From the Chiang Mai suburb of Nong Hoi south, for a distance of 12 kilo-metres as far as the Chiang Mai-Lamphun provincial boundary, the road is lined by lofty 30 metre high yang trees, interspersed with fruit orchards, farms and paddy fields. En-route of the road passes through the quiet village of Saraphi, renowned for its basketry and bamboo furniture products.
                Little remains of Lamphun's ancient city walls, though the heart of the Old City is still surrounded to the north, west and south by well-pre­served moats. To the east, the shal­low, slow-flowing waters of the River Kuang once provided protection in times of war, but now offer shady banks for a peaceful place to fish.
               Those interested in the history and layout of Lamphun should begin with a visit to the informative and well-maintained Provincial Museum. Here there are displays of various fine bronzes, stuccoes and terracot­tas from Mon times, including masks and carvings of figures with the fierce eyes and enigmatic grin which are the hallmark of Haripunchai art. 
               On the east side of lnthayongyot Road, stands the splendid Wat Phra That Haripunchai. This magnificent temple was founded in 1044 by King Athitayaraj of Haripunchai on the site of Chamadevi's royal palace.

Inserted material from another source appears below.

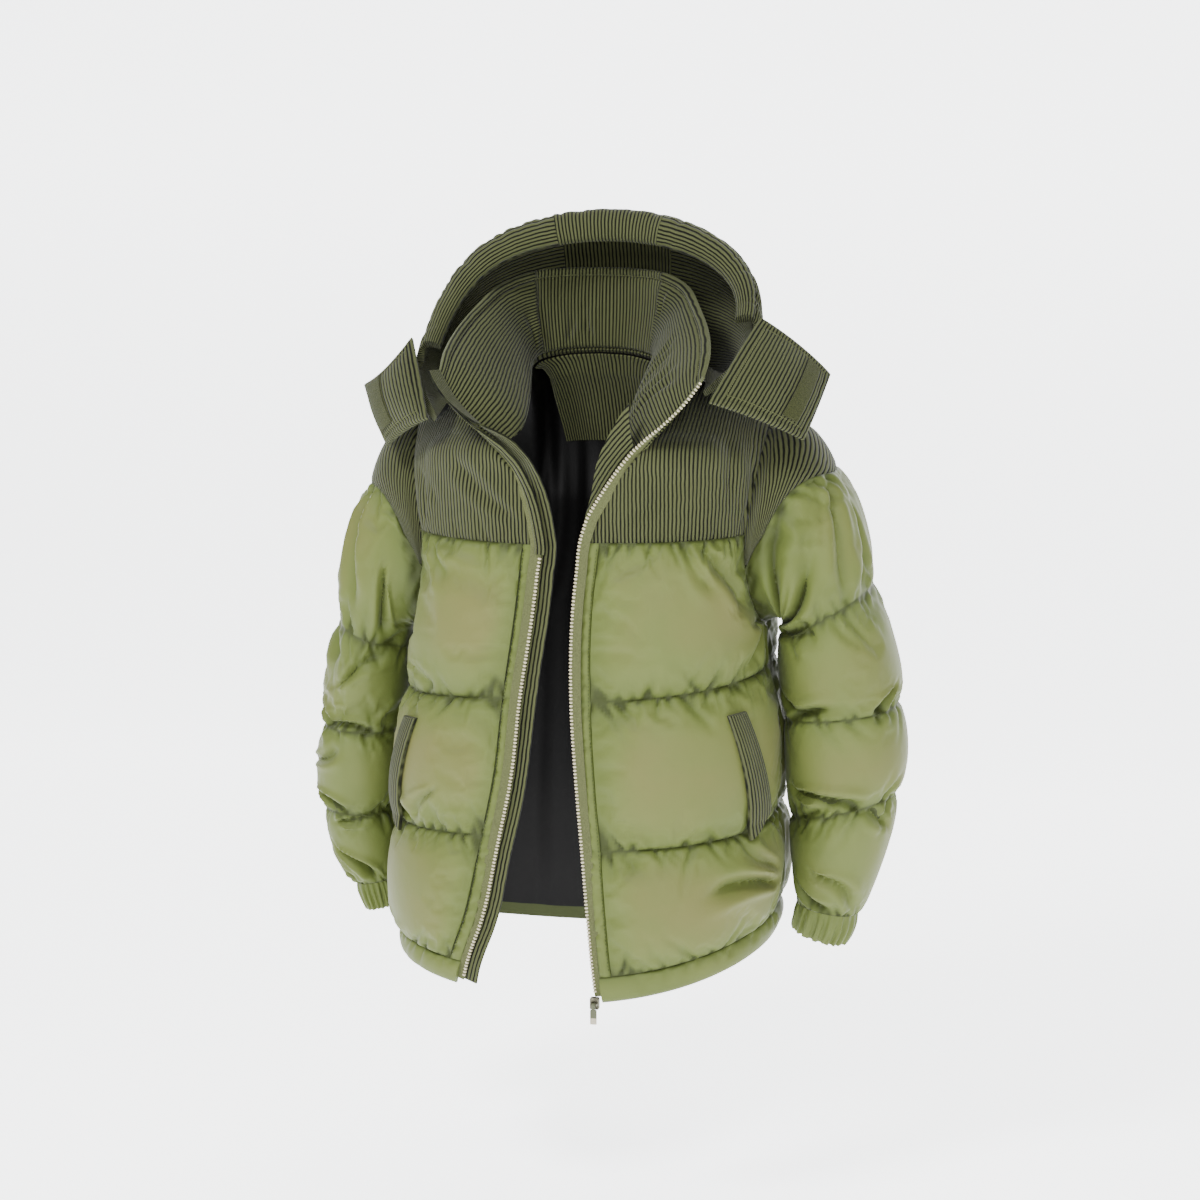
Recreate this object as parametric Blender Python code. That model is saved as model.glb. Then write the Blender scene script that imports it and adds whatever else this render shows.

               ln addition to an impressive but modern viharn (big chapel), built in 1925 and housing the important Phra Chao Thongtip Buddha image, the temple complex also includes the unusual stepped-pyramid Suwanna Chedi, dating from 1467, one of very few surviving examples of Dvaravati architecture. By any standards, Wat Phra That Haripunchai is a remark­able structure, to be treasured-like Kipling's "winking wonder", the Shwedagon Pagoda in Rangoon, Myanmar.
               One more important temple in Lamphun is Wat Chamadevi This temple lies on the western side of town, about one-and-a-half kilometres from the moats down the road to Sanpathong village.
               Wat Chamadevi is the site of the two oldest surviving monuments in Lamphun, both brick chedis decorat­ed with stucco figures of the Buddha, dating from 1218. The larger of the two, Chedi Suwan Chang Kot, is a stepped pyramid 21 metres high, thought to have been modelled on a similar pagoda in Polonnaruwa, Sri Lanka.
At the southern end of lnthayongyot Road, near the banks of the encircling moat, may be seen the striking Queen Chamadevi Statue This remarkable ruler, who was instrumental in the spread of Buddhism and of Mon culture in the region more than one thousand years ago, is one of the heroines of Thai history. By all accounts she was both determined and ingenious, so it comes as no surprise that to this day the women of Lamphun are consid­ered strong-willed and proud because of her influence.
              When Chamadevi's great war elephant, Blacky Purple, eventually died it was buried with great honour beneath a chedi which still stands near Lamphun Railway Station Here, too, can be seen monuments to Chamadevi's swiftest horse her favourite cat and a special cockerel 'which crowed so loud and shrill that could clearly be heard as far as Lopburi'.
Blacky Purple's monument, known locally as Ku Chang, is the most impressive of these monuments. The tall black chedi and neighbour­ing shrine are cluttered with wooden, plaster and stone elephants of every size and description. Fresh bananas and sugar cane are brought for the spirit of Blacky Purple every morning, and the frequent visitors-predominant­ly local ladies-offer lao khao (white liquor), pigs' heads, candles, incense and yellow chrysanthemum flowers.
               The shrine is certainly highly ven­erated-some of the giant wooden ele­phants within are so covered in gar­lands that it's almost impossible to see what they are. The whole area is shaded by ancient lime trees, and on sunny days-which is much of the time-a pleasant, dappled light illu­mines the scene.
                A smaller, bell-shaped chedi set close behind Ku Chang marks the site of Ku Ma final resting-place of Chamadevi's swiftest steed. Though less venerated than the shrine of Blacky Purple, local people make offerings of wooden and ceramic horses which crowd around the base of the monument. Harder to find is Ku Meo, the cat chedi. Hidden away down an overgrown path in heavy undergrowth, it is completely broken down. ln its present state, little more exists than a pile of crumbling bricks, in urgent need of restoration. There can be no real comparison with Blacky Purple whose noble action saved both the queen and City of Lamphun.
                Finally, the visitor may care to seek out Ku Kai, the chicken chedi, dedicated to Chamadevi's cockerel. Like the cat shrine Ku Kai is in a state of poor repair, being little more than a pile of rust-red bricks, all trace of stucco gone, beside the temple walls of Wat Kai Kaeo-the Temple of the Crystal Cockerel. Golden cockerels with red tails are set in the temple walls above each window, and a much more recent cockerel statue guards the temple grounds.
Beyond Lamphun
              Twelve kilometres south of Lamphun further along Highway 106 en route to the small provincial towns of Li and Thoen the visitor will find the village of Pasang noted for its cotton weaving, lamyai orchards and lovely girls They certainly caught the attention of one former French ambassador, who noted that they are 'fair with wide almond eyes, slender and supple, providing many prize­winners for beauty contests'.
                A journey of a further nine kilo-metres leads to Wat Phra Phuttabaat Taak Pha, perhaps better known to aficionados of the Rambo movies as the temple where Sylvester Stallone was found in retreat at the beginning of the film "Rambo lll" The temple is characterised by a footprint said to have been left by the Buddha when he stopped to dry his clothes.